** start RECORDED INFORMATION **

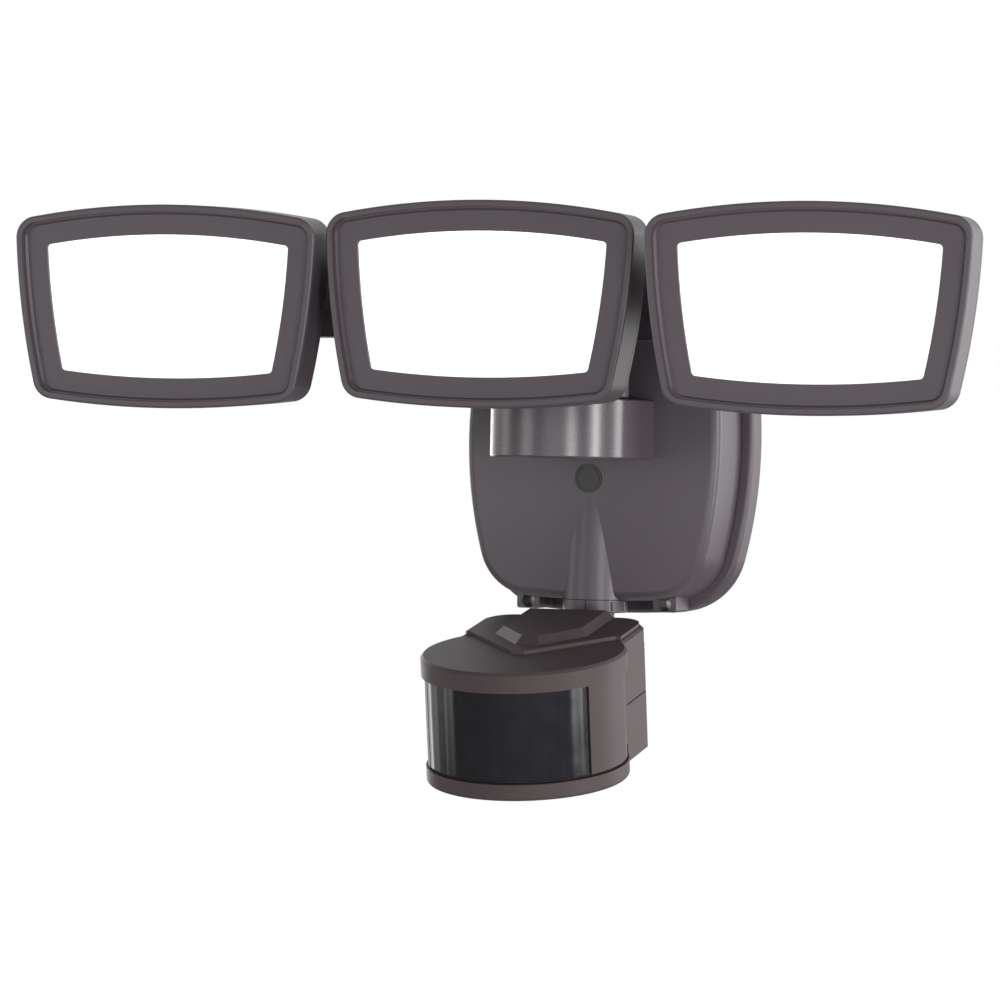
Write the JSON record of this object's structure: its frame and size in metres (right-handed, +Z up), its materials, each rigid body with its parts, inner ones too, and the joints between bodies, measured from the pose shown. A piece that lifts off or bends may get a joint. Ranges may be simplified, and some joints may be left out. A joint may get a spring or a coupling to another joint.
{
  "type": "motion sensor security light",
  "caption": "Outdoor motion-sensing security light with a row of square lamp heads on a crossbar, a wall box and a hinged infrared sensor under it.",
  "frame": {"origin": "where the axis of the centre fixing bolt crosses the wall plane", "axes": "+Y into the wall, so the light faces -Y; +X to the right as seen from in front; +Z up"},
  "size_m": [0.3947, 0.1964, 0.2356],
  "materials": {
    "bronze_metal": "satin",
    "black_metal": "satin",
    "bronze_plastic": "satin",
    "black_plastic": "matte",
    "white_plastic": "matte",
    "opal_lens": "gloss",
    "smoked_window": "gloss",
    "rubber_black": "matte",
    "rubber_grey": "matte",
    "steel": "satin",
    "board_green": "satin",
    "white_board": "satin",
    "led_yellow": "gloss"
  },
  "bodies": {
    "base": {"wall_gasket": "rubber_black", "back_plate": "bronze_metal", "mounting_strap": "steel", "mounting_bolt": "steel", "centre_plug": "rubber_grey", "cover_seal": "rubber_black", "front_cover": "bronze_metal", "cover_screws": "steel", "wire_grommet": "rubber_black", "terminal_block": "white_plastic", "driver_board": "board_green", "driver_parts": "black_plastic", "arm_block": "bronze_metal", "arm_screws": "steel"},
    "bar": {"crossbar": "bronze_metal", "stem_nut": "steel", "left_swivel_bolt": "steel", "middle_swivel_bolt": "steel", "right_swivel_bolt": "steel"},
    "left_link": {"left_knuckle": "black_metal"},
    "left_head": {"left_housing": "bronze_metal", "left_bezel": "bronze_metal", "left_lens": "opal_lens", "left_lens_seal": "rubber_black", "left_reflector": "white_plastic", "left_led_board": "white_board", "left_leds": "led_yellow", "left_bezel_screws": "steel", "left_tilt_bolt": "steel"},
    "middle_link": {"middle_knuckle": "black_metal"},
    "middle_head": {"middle_housing": "bronze_metal", "middle_bezel": "bronze_metal", "middle_lens": "opal_lens", "middle_lens_seal": "rubber_black", "middle_reflector": "white_plastic", "middle_led_board": "white_board", "middle_leds": "led_yellow", "middle_bezel_screws": "steel", "middle_tilt_bolt": "steel"},
    "right_link": {"right_knuckle": "black_metal"},
    "right_head": {"right_housing": "bronze_metal", "right_bezel": "bronze_metal", "right_lens": "opal_lens", "right_lens_seal": "rubber_black", "right_reflector": "white_plastic", "right_led_board": "white_board", "right_leds": "led_yellow", "right_bezel_screws": "steel", "right_tilt_bolt": "steel"},
    "sensor_mount": {"sensor_swivel": "bronze_metal", "sensor_nut": "steel"},
    "sensor": {"sensor_bolt": "steel", "sensor_body": "bronze_plastic", "sensor_cap": "bronze_plastic", "sensor_window": "smoked_window", "sensor_ring": "bronze_plastic", "sensor_board": "board_green", "sensor_eye": "steel"},
    "time_adjuster": {"time_knob": "black_plastic"},
    "range_adjuster": {"range_knob": "black_plastic"}
  },
  "joints": [
    {"name": "bar_swivel", "type": "hinge", "parent": "base", "child": "bar", "pos_m": [0, -0.081, 0.045], "axis": [0, 0, 1], "range_deg": [-20, 20]},
    {"name": "left_head_swivel", "type": "hinge", "parent": "bar", "child": "left_link", "pos_m": [-0.1333, -0.1155, 0.0668], "axis": [0, 0, 1], "range_deg": [-60, 2]},
    {"name": "left_head_tilt", "type": "hinge", "parent": "left_link", "child": "left_head", "pos_m": [-0.13256, -0.12688, 0.0668], "axis": [0.9979, 0.0645, 0], "range_deg": [-30, 40]},
    {"name": "middle_head_swivel", "type": "hinge", "parent": "bar", "child": "middle_link", "pos_m": [0, -0.108, 0.0668], "axis": [0, 0, 1], "range_deg": [-3, 3.5]},
    {"name": "middle_head_tilt", "type": "hinge", "parent": "middle_link", "child": "middle_head", "pos_m": [0.00038, -0.11939, 0.0668], "axis": [0.9995, 0.0332, 0], "range_deg": [-30, 40]},
    {"name": "right_head_swivel", "type": "hinge", "parent": "bar", "child": "right_link", "pos_m": [0.1333, -0.1155, 0.0668], "axis": [0, 0, 1], "range_deg": [-5, 60]},
    {"name": "right_head_tilt", "type": "hinge", "parent": "right_link", "child": "right_head", "pos_m": [0.13406, -0.12687, 0.0668], "axis": [0.9978, 0.0663, 0], "range_deg": [-30, 40]},
    {"name": "sensor_swivel", "type": "hinge", "parent": "base", "child": "sensor_mount", "pos_m": [0, -0.033, -0.053], "axis": [0, 0, 1], "range_deg": [-40, 40]},
    {"name": "sensor_tilt", "type": "hinge", "parent": "sensor_mount", "child": "sensor", "pos_m": [0.00059, -0.04997, -0.06999], "axis": [0.9994, 0.0349, 0], "range_deg": [-15, 35]},
    {"name": "time_knob_turn", "type": "hinge", "parent": "sensor", "child": "time_adjuster", "pos_m": [-0.01021, -0.11318, -0.11765], "axis": [0.0064, -0.1838, 0.9829], "range_deg": [-135, 135]},
    {"name": "range_knob_turn", "type": "hinge", "parent": "sensor", "child": "range_adjuster", "pos_m": [0.01578, -0.11228, -0.11765], "axis": [0.0064, -0.1838, 0.9829], "range_deg": [-135, 135]}
  ]
}
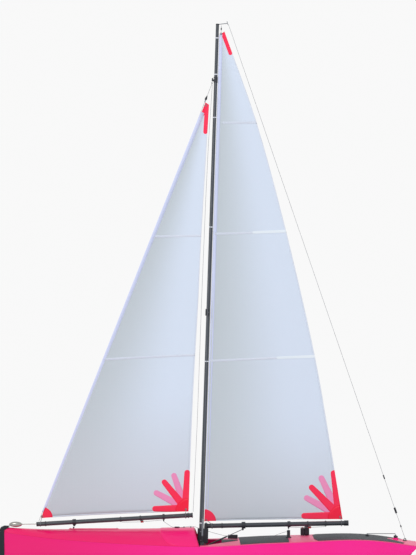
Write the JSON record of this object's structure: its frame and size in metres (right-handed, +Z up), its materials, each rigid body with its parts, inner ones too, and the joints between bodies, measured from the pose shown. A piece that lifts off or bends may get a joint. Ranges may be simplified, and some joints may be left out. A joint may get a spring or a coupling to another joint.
{
  "type": "rc sailboat",
  "caption": "Radio-controlled racing yacht: slim pink hull, tall mast with stays, jib and mainsail on swinging booms, deep ballasted fin and rudder.",
  "frame": {"origin": "centreline point under the canoe body where the keel fin enters the hull, 530 mm aft of the bow", "axes": "+Z up, +X aft towards the stern, +Y to starboard; the hull floats level in this frame"},
  "size_m": [1, 0.169, 1.7157],
  "materials": {
    "hull_pink": "gloss moulded shell, hot pink",
    "deck_salmon": "satin moulded shell, salmon pink",
    "patch_grey": "matt adhesive deck film",
    "bumper_rubber": "soft black rubber",
    "spar_black": "dark satin anodised or carbon-wrapped tube",
    "fitting_black": "moulded black nylon",
    "sailcloth": "thin translucent film sailcloth",
    "wire_steel": "stainless wire and turned steel",
    "line_grey": "pale grey braided line",
    "weight_metal": "polished plated brass",
    "foil_black": "polished black laminate",
    "bulb_lead": "painted cast ballast",
    "ring_white": "white nylon",
    "button_red": "red button",
    "radio_plastic": "black radio housings",
    "battery_wrap": "blue shrink wrap",
    "tray_ply": "thin varnished plywood"
  },
  "bodies": {
    "hull": {"hull_shell": "hull_pink", "foredeck": "hull_pink", "foredeck_bulkhead": "hull_pink", "mast_well": "hull_pink", "aft_deck": "deck_salmon", "bow_bumper": "bumper_rubber", "deck_patches": "patch_grey", "keel_fin": "foil_black", "fin_case": "tray_ply", "bulb": "bulb_lead", "bulb_screw": "wire_steel", "fin_nut": "fitting_black", "mast_tube": "spar_black", "mast_step": "fitting_black", "gooseneck_bracket": "fitting_black", "gooseneck_pin": "wire_steel", "masthead_plug": "fitting_black", "masthead_crane": "wire_steel", "hounds_fitting": "fitting_black", "spreaders": "fitting_black", "shrouds": "wire_steel", "chainplates": "wire_steel", "backstay": "line_grey", "backstay_fittings": "fitting_black", "luff_rings": "ring_white", "jib_plate": "deck_salmon", "jib_deck_eyes": "fitting_black", "mainsheet_post": "fitting_black", "sheet_fairleads": "fitting_black", "switch_housing": "fitting_black", "rudder_tube": "hull_pink", "servo_tray": "tray_ply", "sail_winch": "radio_plastic", "rudder_servo": "radio_plastic", "receiver": "radio_plastic", "battery": "battery_wrap", "mainsheet": "line_grey", "jib_sheet": "line_grey"},
    "main_rig": {"main_boom": "spar_black", "main_boom_fittings": "fitting_black", "mainsail": "sailcloth", "kicker_rods": "wire_steel"},
    "kicker_turner": {"kicker_barrel": "fitting_black"},
    "jib_rig": {"jib_boom": "spar_black", "jib_boom_fittings": "fitting_black", "jib_sail": "sailcloth", "jib_stay": "wire_steel", "topping_lift": "line_grey", "counterweight": "weight_metal"},
    "rudder": {"rudder_blade": "foil_black", "rudder_stock": "wire_steel", "tiller_arm": "fitting_black"},
    "servo_arm": {"servo_horn": "fitting_black"},
    "steering_link": {"pushrod": "wire_steel"},
    "sheet_drum": {"winch_drum": "ring_white"},
    "power_button": {"switch_button": "button_red"},
    "bung": {"drain_bung": "bumper_rubber"},
    "port_turner": {"shroud_barrel_port": "wire_steel"},
    "starboard_turner": {"shroud_barrel_starboard": "wire_steel"}
  },
  "joints": [
    {"name": "main_boom_swing", "type": "hinge", "parent": "hull", "child": "main_rig", "pos_m": [-0.03678, 0, 0.09864], "axis": [0.0321, 0, 0.9995], "range_deg": [-75, 75], "deforming": ["mainsheet"]},
    {"name": "kicker_barrel_turn", "type": "hinge", "parent": "main_rig", "child": "kicker_turner", "pos_m": [-0.03678, 0, 0.09864], "axis": [0.9098, 0, 0.415], "continuous": true},
    {"name": "jib_boom_swing", "type": "hinge", "parent": "hull", "child": "jib_rig", "pos_m": [-0.3515, 0, 0.1443], "axis": [0.2975, 0, 0.9547], "range_deg": [-70, 70], "deforming": ["jib_sheet"]},
    {"name": "rudder_turn", "type": "hinge", "parent": "hull", "child": "rudder", "pos_m": [0.418, 0, 0], "axis": [0, 0, 1], "range_deg": [-38, 38]},
    {"name": "servo_horn_turn", "type": "hinge", "parent": "hull", "child": "servo_arm", "pos_m": [0.35, 0, 0.1252], "axis": [0, 0, 1], "range_deg": [-38, 38]},
    {"name": "pushrod_hinge", "type": "hinge", "parent": "servo_arm", "child": "steering_link", "pos_m": [0.35, 0.014, 0.1252], "axis": [0, 0, 1], "range_deg": [-38, 38]},
    {"name": "winch_drum_turn", "type": "hinge", "parent": "hull", "child": "sheet_drum", "pos_m": [0.102, 0, 0.0616], "axis": [0, 0, 1], "range_deg": [-630, 630]},
    {"name": "switch_push", "type": "slide", "parent": "hull", "child": "power_button", "axis": [0, 0, -1], "range_m": [0, 0.0015], "stiffness_N_per_m": 300, "springref_m": -0.0008},
    {"name": "bung_pull", "type": "slide", "parent": "hull", "child": "bung", "axis": [0.7071, 0, -0.7071], "range_m": [0, 0.012]},
    {"name": "port_barrel_turn", "type": "hinge", "parent": "hull", "child": "port_turner", "pos_m": [-0.044, -0.077, 0.13], "axis": [0.023, 0.0605, 0.9979], "continuous": true},
    {"name": "starboard_barrel_turn", "type": "hinge", "parent": "hull", "child": "starboard_turner", "pos_m": [-0.044, 0.077, 0.13], "axis": [0.023, -0.0605, 0.9979], "continuous": true}
  ],
  "couplings": [
    {"joint": "servo_horn_turn", "follows": "rudder_turn", "ratio": 1},
    {"joint": "pushrod_hinge", "follows": "rudder_turn", "ratio": -1}
  ]
}
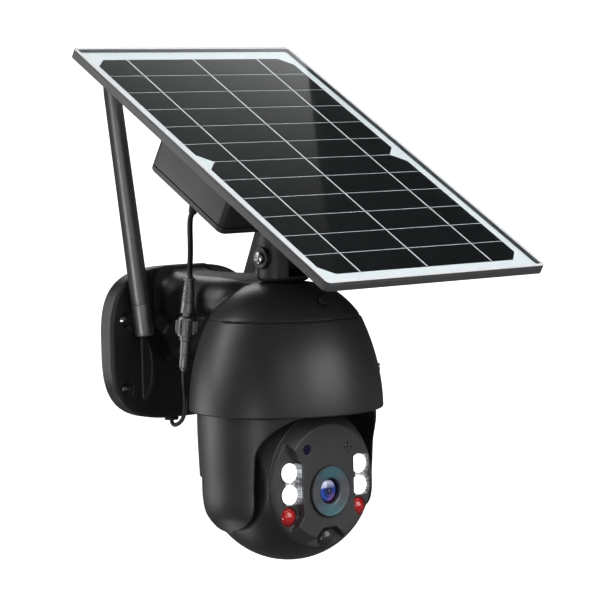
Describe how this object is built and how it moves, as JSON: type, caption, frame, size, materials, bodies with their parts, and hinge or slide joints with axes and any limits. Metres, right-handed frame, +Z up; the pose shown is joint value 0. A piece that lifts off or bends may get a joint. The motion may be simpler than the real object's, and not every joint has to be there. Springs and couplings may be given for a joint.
{
  "type": "solar-powered pan and tilt security camera",
  "caption": "Wall-arm dome with a panning yoke, a tilting ball camera head with lamps, a tilting solar panel with battery box, and folding antennas.",
  "frame": {"origin": "centre of the four wall screw holes, on the back face of the wall plate", "axes": "+Z up, the camera faces -Y, +Y points into the wall, +X is to the right when the camera is seen from the front"},
  "size_m": [0.2095, 0.2727, 0.3526],
  "materials": {
    "housing_plastic": "satin moulded black ABS",
    "face_plastic": "satin black",
    "inner_plastic": "matte",
    "rubber": "matte",
    "cable_jacket": "satin PVC",
    "connector_plastic": "satin",
    "antenna_plastic": "satin",
    "steel": "plated",
    "motor_can": "plain",
    "gear_nylon": "satin",
    "circuit_board": "solder resist",
    "led_board": "matte",
    "reflector_chrome": "mirror",
    "white_led": "clear dome",
    "lamp_lens": "clear ribbed optic, lit",
    "red_led": "clear red",
    "lens_ring": "coated",
    "lens_black": "matte",
    "lens_glass": "coated",
    "pir_plastic": "satin",
    "button_plastic": "satin",
    "frame_aluminium": "anodised grey",
    "panel_glass": "clear",
    "solar_cell": "silicon",
    "white_sheet": "matte",
    "battery_wrap": "shrink wrap"
  },
  "bodies": {
    "mount_body": {"wall_plate": "housing_plastic", "wall_gasket": "rubber", "arm_screws": "steel", "arm_cap": "housing_plastic", "dome_skirt": "housing_plastic", "skirt_seal": "rubber", "chassis_plate": "inner_plastic", "skirt_screws": "steel", "main_board": "circuit_board", "lte_module": "motor_can", "speaker": "lens_black", "pan_motor": "motor_can", "pan_bearing": "steel", "cap_plug": "rubber", "antenna_pins": "steel", "pigtail_gland": "rubber", "pigtail": "cable_jacket", "connector_socket": "connector_plastic", "connector_plug": "connector_plastic"},
    "coupling_nut": {"connector_nut": "connector_plastic"},
    "pinion": {"pan_pinion": "gear_nylon"},
    "pan_yoke": {"yoke": "housing_plastic", "pan_gear": "gear_nylon", "tilt_pivots": "steel"},
    "head": {"head_shell": "housing_plastic", "face_plate": "face_plastic", "lens_cover": "lens_ring", "lens_barrel": "lens_black", "lens_glass": "lens_glass", "sensor_board": "circuit_board", "led_boards": "led_board", "led_reflectors": "reflector_chrome", "white_leds": "white_led", "lamp_lenses": "lamp_lens", "red_leds": "red_led", "light_sensor": "lens_black", "pir_lens": "pir_plastic", "microphone": "motor_can", "head_screws": "steel", "tilt_motor": "motor_can", "card_cover": "rubber"},
    "reset": {"reset_button": "button_plastic"},
    "swivel": {"swivel_neck": "housing_plastic", "swivel_nut": "steel", "hinge_bolt": "steel", "hinge_nut": "steel"},
    "panel": {"panel_bracket": "housing_plastic", "panel_frame": "frame_aluminium", "panel_glass": "panel_glass", "solar_cells": "solar_cell", "back_sheet": "white_sheet", "battery_box": "housing_plastic", "box_lid": "housing_plastic", "box_screws": "steel", "battery_pack": "battery_wrap", "charge_board": "circuit_board", "lead_gland": "rubber", "power_lead": "cable_jacket"},
    "left_antenna": {"antenna_left": "antenna_plastic"},
    "right_antenna": {"antenna_right": "antenna_plastic"}
  },
  "joints": [
    {"name": "pan", "type": "hinge", "parent": "mount_body", "child": "pan_yoke", "pos_m": [0, -0.12, -0.0125], "axis": [0, 0, 1], "range_deg": [-175, 175]},
    {"name": "pan_pinion_spin", "type": "hinge", "parent": "mount_body", "child": "pinion", "pos_m": [0, -0.084, -0.002], "axis": [0, 0, 1], "range_deg": [-880, 880]},
    {"name": "tilt", "type": "hinge", "parent": "pan_yoke", "child": "head", "pos_m": [0, -0.12, -0.0815], "axis": [1, 0, 0], "range_deg": [0, 90]},
    {"name": "reset_press", "type": "slide", "parent": "head", "child": "reset", "axis": [0, 0, 1], "range_m": [0, 0.0008], "stiffness_N_per_m": 400, "springref_m": -0.0004},
    {"name": "panel_swivel", "type": "hinge", "parent": "mount_body", "child": "swivel", "pos_m": [0, -0.12, 0.05], "axis": [0, 0, 1], "range_deg": [-10, 10]},
    {"name": "panel_tilt", "type": "hinge", "parent": "swivel", "child": "panel", "pos_m": [0, -0.12, 0.069], "axis": [1, 0, 0], "range_deg": [0, 35], "deforming": ["power_lead"]},
    {"name": "left_antenna_fold", "type": "hinge", "parent": "mount_body", "child": "left_antenna", "pos_m": [-0.045, -0.022, 0.022], "axis": [0, -1, 0], "range_deg": [-7.5, 80]},
    {"name": "right_antenna_fold", "type": "hinge", "parent": "mount_body", "child": "right_antenna", "pos_m": [0.045, -0.022, 0.022], "axis": [0, 1, 0], "range_deg": [-21.5, 66]},
    {"name": "coupling_nut_turn", "type": "hinge", "parent": "mount_body", "child": "coupling_nut", "pos_m": [-0.04102, -0.06498, 0.02155], "axis": [0.0626, -0.0556, 0.9965], "continuous": true}
  ],
  "couplings": [
    {"joint": "pan_pinion_spin", "follows": "pan", "ratio": -5}
  ]
}
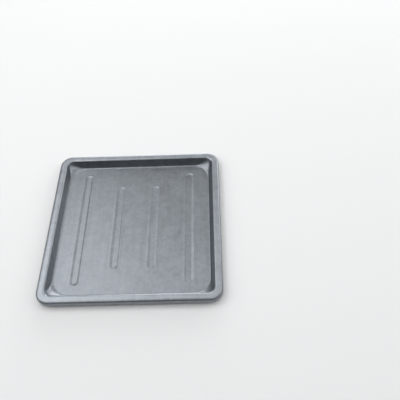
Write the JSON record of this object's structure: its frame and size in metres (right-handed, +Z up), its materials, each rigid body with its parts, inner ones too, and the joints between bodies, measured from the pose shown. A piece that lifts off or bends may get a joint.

** end RECORDED INFORMATION **

AIM: List the lines that contain the word "axes".

TASK RESPONSE:
  "frame": {"origin": "where the axis of the centre fixing bolt crosses the wall plane", "axes": "+Y into the wall, so the light faces -Y; +X to the right as seen from in front; +Z up"},
  "frame": {"origin": "centreline point under the canoe body where the keel fin enters the hull, 530 mm aft of the bow", "axes": "+Z up, +X aft towards the stern, +Y to starboard; the hull floats level in this frame"},
Describe how this object is built and how it moves, as JSON: type, caption, frame, size, materials, bodies with their parts, and hinge or slide joints with axes and any limits. Metres, right-handed frame, +Z up; the pose shown is joint value 0. A piece that lifts off or bends may get a joint. The motion may be simpler than the real object's, and not every joint has to be there. Springs and couplings may be given for a joint.
  "frame": {"origin": "centre of the four wall screw holes, on the back face of the wall plate", "axes": "+Z up, the camera faces -Y, +Y points into the wall, +X is to the right when the camera is seen from the front"},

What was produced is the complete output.